Email lifelonglearningsm@gmail.com to register

 

When:  Wednesdays: Feb. 4, 11, 18

Where: via Zoom

Time:    10:00-11:30am

Fee:       $45.00

Class I: Reviewing What You Have Found

  • focus is on using only Direct Line research

  • reasons for checking your work

*copying errors from documents

*no research log to follow how you found a document (challenging to reinvent what you reviewed)

*verbal stories you accepted as fact

*not identifying all siblings

*not checking all Census records thoroughly

  • after a quick review of these issues, the focus will be on finding Marriage Records

 

Class II: Searching for Divorce Records

Consider the different time periods, state rules, conflicting information you have found, and what places you need to check for records.
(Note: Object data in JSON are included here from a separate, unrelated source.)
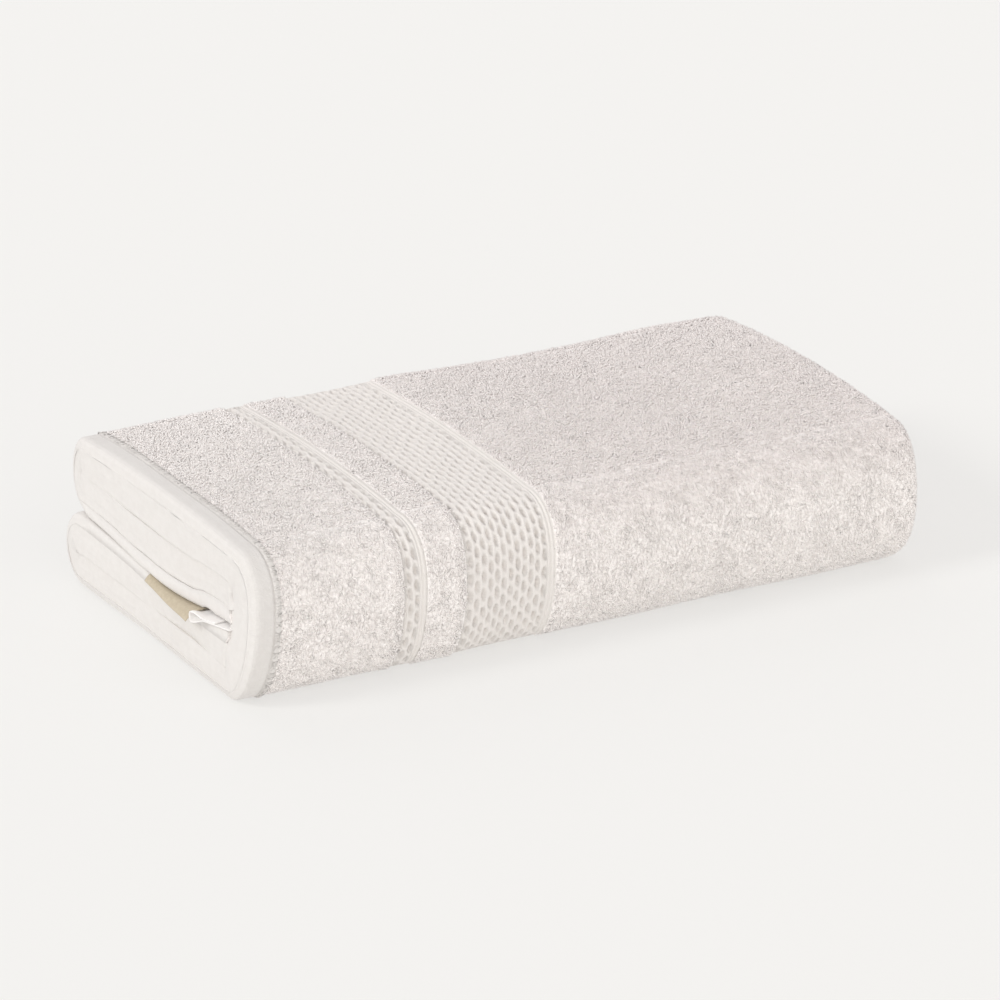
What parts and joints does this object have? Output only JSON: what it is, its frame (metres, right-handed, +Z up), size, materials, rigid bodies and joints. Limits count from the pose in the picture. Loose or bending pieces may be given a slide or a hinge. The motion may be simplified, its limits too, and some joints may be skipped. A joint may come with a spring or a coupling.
{
  "type": "folded hand towel",
  "caption": "White terry hand towel folded into a soft rectangular pad, with a recessed narrow border, a wide honeycomb border, a flat hem and two blank sewn-in labels.",
  "frame": {"origin": "under the middle of the folded towel's box, on the surface it lies on", "axes": "+X along the folded towel from its hem end to its fold end, +Y from the near big fold to the two far folds, +Z up"},
  "size_m": [0.242, 0.1266, 0.0515],
  "materials": {
    "terry": "soft cotton terry pile",
    "label_weave": "flat woven",
    "label_satin": "smooth satin weave"
  },
  "bodies": {
    "root": {"towel": "terry", "woven_label": "label_weave", "care_label": "label_satin"}
  },
  "joints": []
}
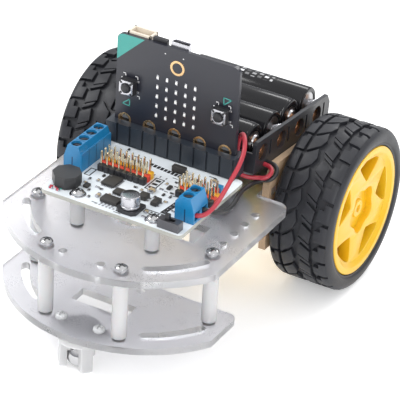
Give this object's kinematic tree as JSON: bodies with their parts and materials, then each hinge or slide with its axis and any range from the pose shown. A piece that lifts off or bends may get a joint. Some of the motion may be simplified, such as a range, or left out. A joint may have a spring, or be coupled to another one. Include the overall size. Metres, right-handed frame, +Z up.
{
  "type": "two wheel robot car",
  "caption": "Small two-wheel robot car: clear deck plates on posts, geared motors, driver board with plug-in controller, battery box and ball caster.",
  "frame": {"origin": "on the ground under the middle of the bounding box", "axes": "+Z up, -Y towards the caster end, +X along the axle to the right wheel"},
  "size_m": [0.1212, 0.149, 0.104],
  "materials": {
    "frosted_acrylic": "frosted clear sheet with bright cut edges",
    "white_nylon": "satin",
    "bright_steel": "polished plated screws",
    "clear_nylon": "semi-clear",
    "kraft_acrylic": "protective paper film left on the sheet",
    "yellow_plastic": "satin moulded",
    "rubber": "matt moulded rubber",
    "motor_steel": "satin can",
    "black_plastic": "matt moulded",
    "white_pcb": "white solder mask with black line print",
    "grey_plastic": "matt moulded",
    "blue_plastic": "moulded",
    "red_plastic": "moulded",
    "yellow_strip": "moulded",
    "gold_pins": "gold flash",
    "ferrite": "matt",
    "can_aluminium": "satin",
    "switch_steel": "satin",
    "black_pcb": "black solder mask with a teal corner",
    "led_white": "small white lamps",
    "gold_copper": "gold plated copper",
    "button_steel": "pressed frames",
    "socket_mix": "cream socket, steel socket and black chips",
    "cell_wrap": "glossy shrink wrap",
    "contact_brass": "plated",
    "red_lead": "flexible insulation",
    "black_lead": "flexible insulation",
    "gear_nylon": "satin"
  },
  "bodies": {
    "chassis": {"upper_deck": "frosted_acrylic", "lower_deck": "frosted_acrylic", "deck_posts": "white_nylon", "upper_deck_screws": "bright_steel", "lower_deck_screws": "bright_steel", "caster_housing": "white_nylon", "caster_screws": "clear_nylon", "outer_bracket_left": "kraft_acrylic", "outer_bracket_right": "kraft_acrylic", "inner_bracket_left": "kraft_acrylic", "inner_bracket_right": "kraft_acrylic", "gearbox_shell_outer_left": "yellow_plastic", "gearbox_shell_outer_right": "yellow_plastic", "gearbox_shell_inner_left": "yellow_plastic", "gearbox_shell_inner_right": "yellow_plastic", "motor_can_left": "motor_steel", "motor_can_right": "motor_steel", "motor_end_caps": "white_nylon", "motor_straps": "clear_nylon", "gearbox_bolts": "bright_steel", "gearbox_nuts": "bright_steel", "driver_board": "white_pcb", "board_posts": "white_nylon", "board_screws": "bright_steel", "edge_connector": "grey_plastic", "motor_terminal_block": "blue_plastic", "power_terminal_block": "blue_plastic", "terminal_screws": "bright_steel", "header_strips_black": "black_plastic", "header_strips_red": "red_plastic", "header_strips_yellow": "yellow_strip", "header_pins": "gold_pins", "inductor": "ferrite", "capacitor_base": "black_plastic", "capacitor_can": "can_aluminium", "board_chips": "black_plastic", "switch_frame": "switch_steel", "battery_box": "black_plastic", "battery_cells": "cell_wrap", "battery_contacts": "contact_brass", "battery_lead_red": "red_lead", "battery_lead_black": "black_lead"},
    "wheel_left": {"wheel_hub_left": "yellow_plastic", "tyre_left": "rubber", "output_shaft_left": "gear_nylon", "output_gear_left": "gear_nylon"},
    "wheel_right": {"wheel_hub_right": "yellow_plastic", "tyre_right": "rubber", "output_shaft_right": "gear_nylon", "output_gear_right": "gear_nylon"},
    "caster_ball": {"caster_ball": "bright_steel"},
    "switch_lever": {"switch_lever": "black_plastic"},
    "controller": {"controller_board": "black_pcb", "display_leds": "led_white", "contact_rings": "gold_copper", "button_frames": "button_steel", "card_sockets": "socket_mix"},
    "button_a": {"button_a": "black_plastic"},
    "button_b": {"button_b": "black_plastic"},
    "reset_button": {"reset_button": "black_plastic"}
  },
  "joints": [
    {"name": "left_wheel_spin", "type": "hinge", "parent": "chassis", "child": "wheel_left", "pos_m": [-0.0476, 0.042, 0.0325], "axis": [1, 0, 0], "continuous": true},
    {"name": "right_wheel_spin", "type": "hinge", "parent": "chassis", "child": "wheel_right", "pos_m": [0.0476, 0.042, 0.0325], "axis": [1, 0, 0], "continuous": true},
    {"name": "caster_roll", "type": "hinge", "parent": "chassis", "child": "caster_ball", "pos_m": [0, -0.0656, 0.00476], "axis": [1, 0, 0], "continuous": true},
    {"name": "power_switch", "type": "slide", "parent": "chassis", "child": "switch_lever", "axis": [1, 0, 0], "range_m": [0, 0.002]},
    {"name": "controller_lift", "type": "slide", "parent": "chassis", "child": "controller", "axis": [0, 0, 1], "range_m": [0, 0.012]},
    {"name": "button_a_press", "type": "slide", "parent": "controller", "child": "button_a", "axis": [0, 1, 0], "range_m": [0, 0.00025], "stiffness_N_per_m": 2000},
    {"name": "button_b_press", "type": "slide", "parent": "controller", "child": "button_b", "axis": [0, 1, 0], "range_m": [0, 0.00025], "stiffness_N_per_m": 2000},
    {"name": "reset_press", "type": "slide", "parent": "controller", "child": "reset_button", "axis": [0, -1, 0], "range_m": [0, 0.00025], "stiffness_N_per_m": 2000}
  ]
}
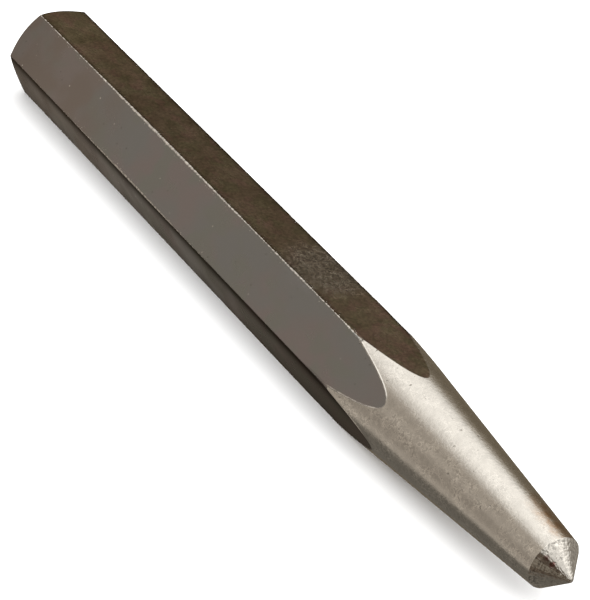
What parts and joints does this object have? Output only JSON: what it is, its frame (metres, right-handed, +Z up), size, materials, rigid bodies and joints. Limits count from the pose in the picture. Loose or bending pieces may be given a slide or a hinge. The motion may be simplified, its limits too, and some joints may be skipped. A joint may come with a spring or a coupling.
{
  "type": "centre punch",
  "caption": "One-piece hexagonal steel bar with a bevelled striking head, a ground taper and a 90 degree conical point, for marking hole centres in metal.",
  "frame": {"origin": "under the middle of the punch, on the flat it lies on", "axes": "+X along the punch's axis from the struck head to the point, +Z up out of the flat it lies on, +Y across a pair of corners"},
  "size_m": [0.127, 0.0146, 0.0127],
  "materials": {
    "tool_steel": "satin warm-grey heat-treated flats with bright worn edges; taper and point ground to bright steel"
  },
  "bodies": {
    "root": {"punch": "tool_steel"}
  },
  "joints": []
}
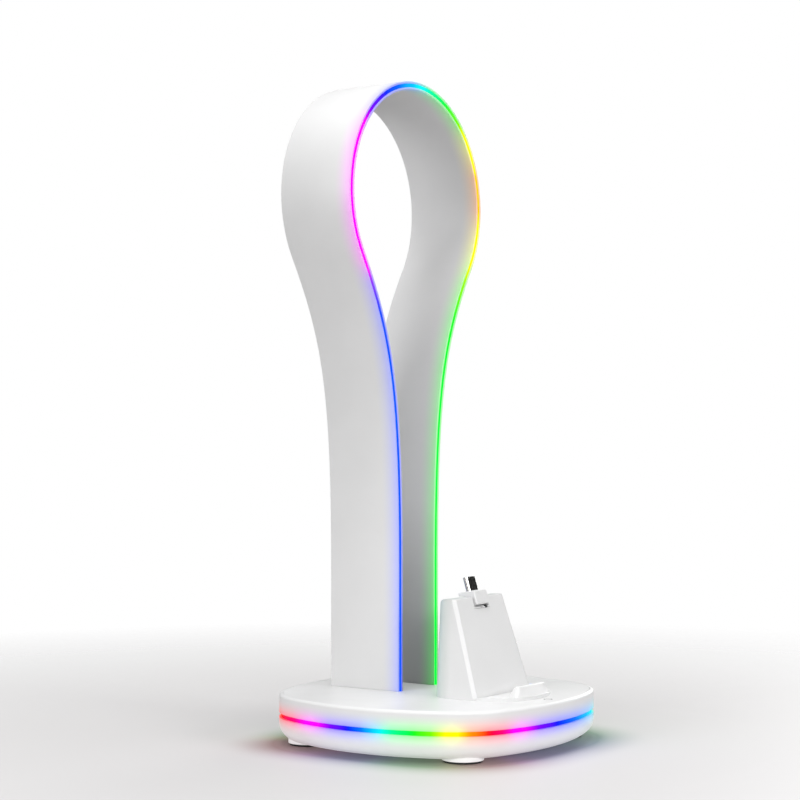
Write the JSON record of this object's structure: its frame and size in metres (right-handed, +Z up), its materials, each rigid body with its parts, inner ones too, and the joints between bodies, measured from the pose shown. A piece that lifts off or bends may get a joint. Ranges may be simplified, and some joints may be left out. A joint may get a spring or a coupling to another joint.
{
  "type": "headphone stand",
  "caption": "Headphone stand: rounded base with a light ring, a keyhole-shaped ribbon loop with a lit edge, and a controller charging dock with a lift-off plug adapter.",
  "frame": {"origin": "middle of the base, on the surface the rubber feet rest on", "axes": "+Z up, -Y towards the front (the dock side), +X to the right seen from the front"},
  "size_m": [0.142, 0.137, 0.3143],
  "materials": {
    "ballast_steel": "zinc plated steel",
    "black_plastic": "black moulded plastic",
    "bracket_aluminium": "die cast",
    "circuit_board": "green solder mask",
    "copper": "gold plated contact",
    "flex_tape": "flexible circuit tape",
    "foot_rubber": "soft rubber",
    "grey_print": "grey inlay",
    "indicator_lens": "tinted lens",
    "inner_plastic": "natural ABS",
    "lamp": "light emitting diode package",
    "light_diffuser": "milky light diffuser",
    "light_diffuser_loop": "milky light diffuser",
    "magnet": "nickel plated magnet",
    "plated_metal": "nickel plated",
    "plug_metal": "nickel plated",
    "screw_steel": "zinc plated steel",
    "white_adapter": "satin white ABS",
    "white_dock": "satin white ABS",
    "white_dock_face": "fine textured white ABS",
    "white_dock_seat": "satin white ABS",
    "white_loop": "satin white ABS",
    "white_loop_inner": "satin white ABS",
    "white_panel": "satin white ABS",
    "white_shell": "satin white ABS"
  },
  "bodies": {
    "stand": {"ballast_plate": "ballast_steel", "base_bottom_shell": "white_shell", "base_screws": "screw_steel", "base_top_panel": "white_panel", "base_top_shell": "white_shell", "board_posts": "inner_plastic", "board_screws": "screw_steel", "bracket_screws": "screw_steel", "dock_board": "circuit_board", "dock_contacts": "copper", "dock_face_panel": "white_dock_face", "dock_indicator": "indicator_lens", "dock_magnets": "magnet", "dock_pocket": "black_plastic", "dock_screws": "screw_steel", "dock_seat": "white_dock_seat", "dock_shell": "white_dock", "foot_pad_back_left": "foot_rubber", "foot_pad_back_right": "foot_rubber", "foot_pad_front_left": "foot_rubber", "foot_pad_front_right": "foot_rubber", "leg_screws": "screw_steel", "light_ring": "light_diffuser", "loop_core": "inner_plastic", "loop_inner_skin": "white_loop_inner", "loop_led_tape": "flex_tape", "loop_leds": "lamp", "loop_light_strip": "light_diffuser_loop", "loop_outer_skin": "white_loop", "main_board": "circuit_board", "main_board_chips": "black_plastic", "post_bracket": "bracket_aluminium", "power_board": "circuit_board", "power_socket_shell": "plated_metal", "power_socket_tongue": "black_plastic", "ring_led_tape": "flex_tape", "ring_leds": "lamp", "touch_mark": "grey_print", "touch_sensor": "copper"},
    "adapter": {"dongle_housing": "white_adapter", "dongle_cover": "white_adapter", "dongle_keeper": "ballast_steel", "dongle_contacts": "copper", "plug_shell": "plug_metal", "plug_insert": "black_plastic"}
  },
  "joints": [
    {"name": "adapter_lift", "type": "slide", "parent": "stand", "child": "adapter", "axis": [0, 0.2914, 0.9566], "range_m": [0, 0.02]}
  ]
}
When your genealogy has questionable gaps of time and relocation happens in places unknown, assumptions are made and family stories become the accepted reason not to search. There could be more to the story than is being told.

 

Class III: Matching Records, Dates, and Stories

Do You Have a Bigamist? This can happen when documents and dates are recorded and you have found what you were looking for, but you don’t stop to think about the timeline of the dates and places. Many second and third marriages often have gaps of time with sparse records. Learn how to analyze what you have, consider doing more research, and step back to review what it might reveal. Bigamy was more common than we assume but not acknowledged without public pressure.

 

Presenter: Cindy Linton (nee Foreman), Genealogist

Cindy is steeped in the history and skills required to excel as a genealogist and teacher. She moved to Texas in 1982 and currently lives in Wimberley. A member of the Daughters of the American Revolution, past president of the Austin Genealogy Society, and vice president of the Wimberley Valley Genealogy Society, Cindy is currently involved with the Central Texas-area Interactive Genealogy Group and continues her own family research.